How important is it to study maths and science for a career in engineering?
For me it was really important. The chemical engineering course I wanted to study at university required me to study maths and science at A-level. It was quite hard work at the time but I’d say it was worth sticking with it and seeing it through to the end.
There are fewer girls working in engineering in men. What would you say to girls who might be interested in a career in engineering?
I would say to girls who are interested in engineering they should definitely look into it. Don’t be scared by the male image of engineering because it’s not really like that. There are lots of different jobs that you can do and you’re bound to find something you like doing.
How did you get into engineering?
I decided to study science and maths at A-level as I enjoyed these subjects and they gave me a range of university courses to pick from because I wasn’t really sure what I wanted to do. After finishing A-levels I did a four year degree at Nottingham University in chemical engineering.
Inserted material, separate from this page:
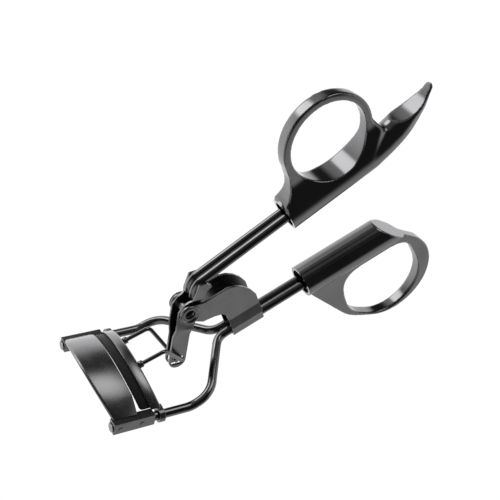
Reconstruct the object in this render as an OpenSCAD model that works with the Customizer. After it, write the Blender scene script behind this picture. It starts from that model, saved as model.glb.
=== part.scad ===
/* [Wires] */
// Diameter of the frame wires and the handle wires
wire_d = 2.4; // [2:0.1:3]
// Diameter of the thin yoke wires
yoke_d = 1.1; // [0.9:0.1:1.3]
/* [Frame] */
// Distance from the rivet down to the lower pair of wires
frame_drop = 15.6; // [14:0.1:17]
// Distance between the centres of the two rails
rail_span = 32; // [28:0.5:36]
// Angle between the rails and the lower pair of wires
rail_tilt = 26.75; // [22:0.25:32]
// Length of each rail from its bend to its front end
rail_length = 22.4; // [21.5:0.1:26]
/* [Jaws] */
// Outer radius of the arch of both jaws
arch_r = 21; // [19:0.5:24]
// Height of the top of the arch above the rails
arch_top = 8.9; // [7:0.1:11]
// Thickness of the fixed jaw's plate
plate_t = 0.8; // [0.6:0.1:1.2]
// Width of the fixed jaw's plate at its ends
plate_w = 6.6; // [5:0.1:9]
// Gap between the pad and the fixed jaw as drawn
jaw_gap = 1.25; // [1.2:0.05:2]
// How far the pad stands out of its holder
pad_out = 2.7; // [1:0.1:3]
/* [Hinge] */
// Thickness of the sheet of the bracket and the lever
sheet_t = 0.7; // [0.5:0.05:0.9]
// Outer radius of the hollow rivet's shank
rivet_r = 1.45; // [1.2:0.05:1.8]
// Radius of the hole through the hollow rivet
rivet_bore_r = 0.95; // [0.6:0.05:1.1]
// Distance from the rivet to the yoke pins along the lever
lever_reach = 16.3; // [14:0.1:18]
// Angle of the lever in the plane of the handles
lever_angle = -115.6; // [-118:0.2:-113]
/* [Grips] */
// Radius of the round body of both grips
grip_r = 4.5; // [4:0.1:5.5]
// Thickness of the finger loops
loop_t = 3.4; // [2.6:0.1:4.4]
// Slope of the upper handle
handle_slope = 8.5; // [6:0.5:12]
// Radius of the hole in the upper finger loop
upper_hole_r = 11; // [9.5:0.1:12]
/* [Hidden] */
$fn = 96;
blend_fn = 32;
slack = 0.02;
wire_r = wire_d / 2;
yoke_r = yoke_d / 2;
pair_z = wire_r + slack;
rail_z = rail_span / 2;
cheek_in = 2 * wire_r + 2 * slack;
cheek_out = cheek_in + sheet_t;
plated = [0.16, 0.16, 0.17];
stamped = [0.30, 0.30, 0.31];
rubber = [0.06, 0.06, 0.06];

// ---- helpers: points are [x, y, z] ----
function unit(v) = v / norm(v);
function turn(a, b, c) = acos(unit(b - a) * unit(c - b));
function setback(p, r, i) =
    i == 0 || i == len(p) - 1 ? 0 : r[i] * tan(turn(p[i - 1], p[i], p[i + 1]) / 2);

// The straights run this far into each bend, and the bends are this much fatter
joint_lap = 0.1;
joint_step = 0.015;

// Turns +Z of its children to the direction d
module along(d) {
    rotate([0, acos(d.z / norm(d)), atan2(d.y, d.x)])
        children();
}

// A round bar between two points
module bar(a, b, r) {
    translate(a)
        along(b - a)
            cylinder(r = r, h = norm(b - a));
}

// The rounded corner of a bent wire at b, coming from a and leaving for c
module corner(a, b, c, bend_r, r) {
    u = unit(b - a);
    w = unit(c - b);
    inward = unit(w - (u * w) * u);
    k = cross(u, inward);
    m = b - u * bend_r * tan(turn(a, b, c) / 2) + inward * bend_r;
    multmatrix([
        [-inward.x, u.x, k.x, m.x],
        [-inward.y, u.y, k.y, m.y],
        [-inward.z, u.z, k.z, m.z],
        [0, 0, 0, 1]
    ])
        rotate_extrude(angle = turn(a, b, c))
            translate([bend_r, 0])
                circle(r + joint_step);
}

// A wire through the points p, with a bend of radius bends[i] at each inner point
module bent_wire(p, bends, r) {
    for (i = [0 : len(p) - 2]) {
        u = unit(p[i + 1] - p[i]);
        from = i == 0 ? 0 : setback(p, bends, i) - joint_lap;
        to = i == len(p) - 2 ? 0 : setback(p, bends, i + 1) - joint_lap;
        bar(p[i] + u * from, p[i + 1] - u * to, r);
    }
    for (i = [1 : len(p) - 2])
        corner(p[i - 1], p[i], p[i + 1], bends[i], r);
}

// The plane of the rails: -X runs to their front ends, +Y away from them, origin at the rail bend
rail_bend_x = -11.5;
module on_rails() {
    translate([rail_bend_x, -frame_drop, 0])
        rotate([0, 0, -rail_tilt])
            children();
}
function rail_point(s, n, z) = [
    rail_bend_x - s * cos(rail_tilt) + n * sin(rail_tilt),
    -frame_drop + s * sin(rail_tilt) + n * cos(rail_tilt),
    z
];

// ---- frame wires ----
fork_x = 4.7;
hoop_x = -5.7;
socket_end_x = 46;
fork_bend = 4.5;
hoop_bend = 7.4;
rail_bend = 6;

module frame_wire(side) {
    bent_wire(
        [
            [socket_end_x, -frame_drop, side * pair_z],
            [fork_x, -frame_drop, side * pair_z],
            [hoop_x, -frame_drop, side * rail_z],
            [rail_bend_x, -frame_drop, side * rail_z],
            rail_point(rail_length, 0, side * rail_z)
        ],
        [0, fork_bend, hoop_bend, rail_bend, 0],
        wire_r
    );
}
module frame_wire_near() color(plated) frame_wire(1);
module frame_wire_far() color(plated) mirror([0, 0, 1]) frame_wire(1);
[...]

When I graduated from university I joined the E.ON Engineering and Leadership Graduate Scheme . This is a two year programme and you do four six-month placements in different places. I had a lot of choice in what I wanted to do. I worked in a coal fired power station in Nottingham in the environment and chemistry team, followed by a placement in the engineering and maintenance team at a really small gas power station in the middle of London.
Then I spent six months working in Istanbul in Turkey and finally I started working in oil and gas operations and facilities team where I now work, based in London. It was really good to see the different parts of the business and to experience different jobs before settling down somewhere.
It sounds as though you get to travel a lot…
I love travelling and get to travel quite a lot with my job. Since I started working I’ve worked for six months in Istanbul in Turkey. I’ve travelled to Norway and Holland a couple of times as well and I’m constantly on the move, travelling once a week, and I absolutely love that. Engineers are in demand in lots of different countries around the world so if you fancied moving to Australia you could probably get a job over there too.
What’s your favourite part of your job?
I love being set a problem to solve, discussing it with other people, coming up with a new solution and implementing it. Flying offshore in helicopters to work on a gas production platform is pretty awesome too but most of all, I like how nice and helpful the engineers I work with are and their team working attitude.
Why should young people consider a career in engineering?
There’s a big shortage of engineers in the UK and in other parts of the world so you’re well placed to get a job at the end. It’s really interesting to work as an engineer and it’s well paid. You’re bound to find something that interests you because there are so many jobs you can go into.
What’s the most important personal quality that an engineer should have?
From my experience as an engineer it’s really important to be able to work with other people. All the projects we work on are really huge and it would be impossible to do that yourself. You have to rely on a team and therefore communication within that team is vital.
What do you like to do in your spare time?
I’m quite an adventurous person so I like trying out new things and being an engineer means I have the time and salary to do whatever I want in my spare time. Two weeks ago I tried kite surfing and spent lots of time face down in the sand being dragged around by a massive kite.
Travelling is one of my hobbies as well. I went to Kenya last year and saw lots of zebras and giraffes and I have a trip booked to Brazil next year.